The section of embankment through Adavoyle bog is built on fascines – large bundles of brushwood, probably mostly willow cut in the bog itself.
My father also said there were backhanders paid to change the route of the line around where Adavoyle Station is, to the benefit of one landlord rather than another (which would have been Chambre and Jones). As a result the line went through solid rock which had to be blasted (very expensively with black gunpowder, Mr Nobel had not yet invented gelignite).My father had a great railway story, which I think was about Rosie Morgan from down what we might call the eponymous Pad running from Dernaroy into Foughilotra. It seems she was a woman of intellngence, some education and a lot of ingenuity, widowed young with a large family. It was possible to rent lengths of the railway embankments or cutting sides to graze goats which had to be tethered. Rosie rented out two lengths on each side of the cutting. Rosie knew her law and found some obscure clause allowing her to fence her holdings. She then proceeded to build a ditch across the railway line. The trains stopped, there was a stand-off, the lawyers arrived, Rosie got paid off and the trains ran again. Can anyone throw light on this?
The station opened in 1892 and was closed in 1933. On the Griffiths Valuation map (1864) the bridge where the station was later built was listed as Ballina Bridge – no idea why. De Valera was deported from the north in 1924 by being put on a Dublin train at Adavoyle by the RUC:http://www.newrymemoirs.com/stories_pages/devalerafoxedruc_1.html
It seems Adavoyle is famous among model train freaks. Try Googling ‘Adavoyle Junction’

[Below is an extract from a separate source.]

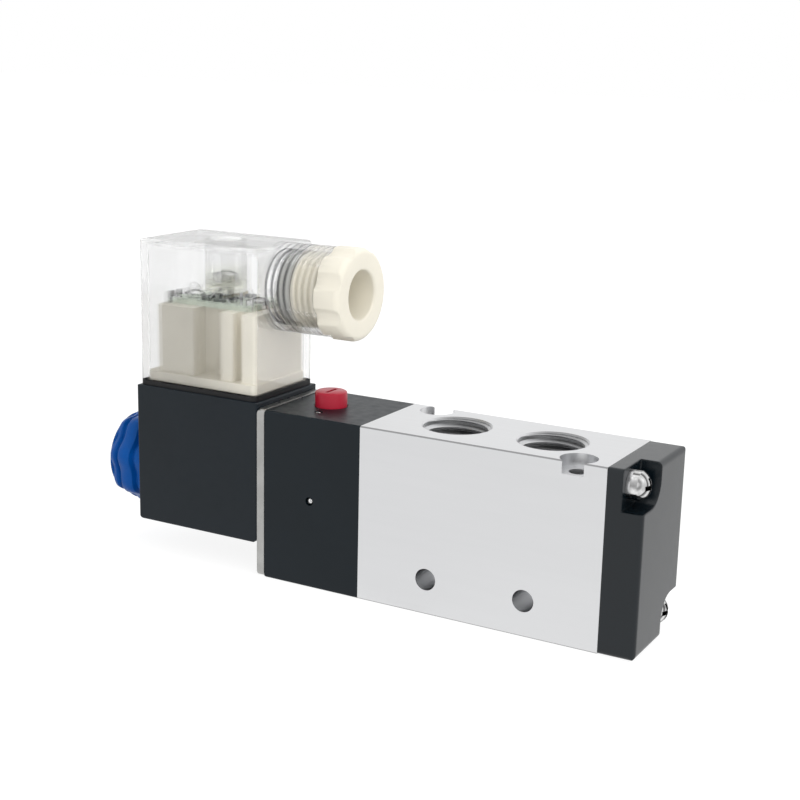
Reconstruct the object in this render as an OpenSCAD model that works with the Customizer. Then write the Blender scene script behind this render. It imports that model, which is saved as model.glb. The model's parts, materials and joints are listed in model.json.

For those of you who can remember the distinctive puffing rhythm of the old steam trains, going uphill they were supposed to be saying: “I think I can I think I can.” On the other side as they went downhill they exulted: “I done it I done it I done it.” But according to a venerated member of my family what the train was really saying on the long pull up towards Kilnasaggart was: “Damn and bugger Edentubber damn and bugger Edentubber.” The steam trains took on water at The Tank – an aquaduct filled from Smith’s Pond in Faughilotra. It was a huge tunnel of riveted sheet-iron that we used to walk through as kids. It got the wee touch in the 1970s and 10-foot chunks of the iron sheets landed three or four fields away.
Has anyone got good information on the Adavoyle Ambush? Here’s Wkipedia:
- “23 June 1921: IRA volunteers ambushed a troop train between Adavoyle and Jonesborough in County Armagh. A mine was exploded under the train, derailing it and killing four soldiers of the 10th Royal Hussar cavalry regiment, two drivers and 63 horses. British troops conducted a sweep of the area and shot dead one local man when he failed to stop when challenged.”
- The cavalry was returning to the Curragh from Belfast where they had guarded the King as he opened the Northern Ireland Parliament. As I recollect the man shot dead was called McAteer. The Newry Journal says 40 horses were killed or had to be put down:http://www.newryjournal.co.uk/content/view/1111/31/ It also mentions local men being rounded up and forced to bury the horses. The way I heard it, they were rounded up again some time later and forced to dig the horses up and re-bury them.
Where exactly did it happen? Most of the accounts indicate it was between the railway gates and Adavoyle Station (ie, in Foughiletra townland) but I have heard it was on the Ayallogue side of the gates. Someone must know what field the horses were buried in.
Look at this newsreel: http://www.youtube.com/watch?v=5NJl9c4yuxQ
Judging by the angle of Slieve Gullion it must have happened immediately south west of Ayallogue Bridge.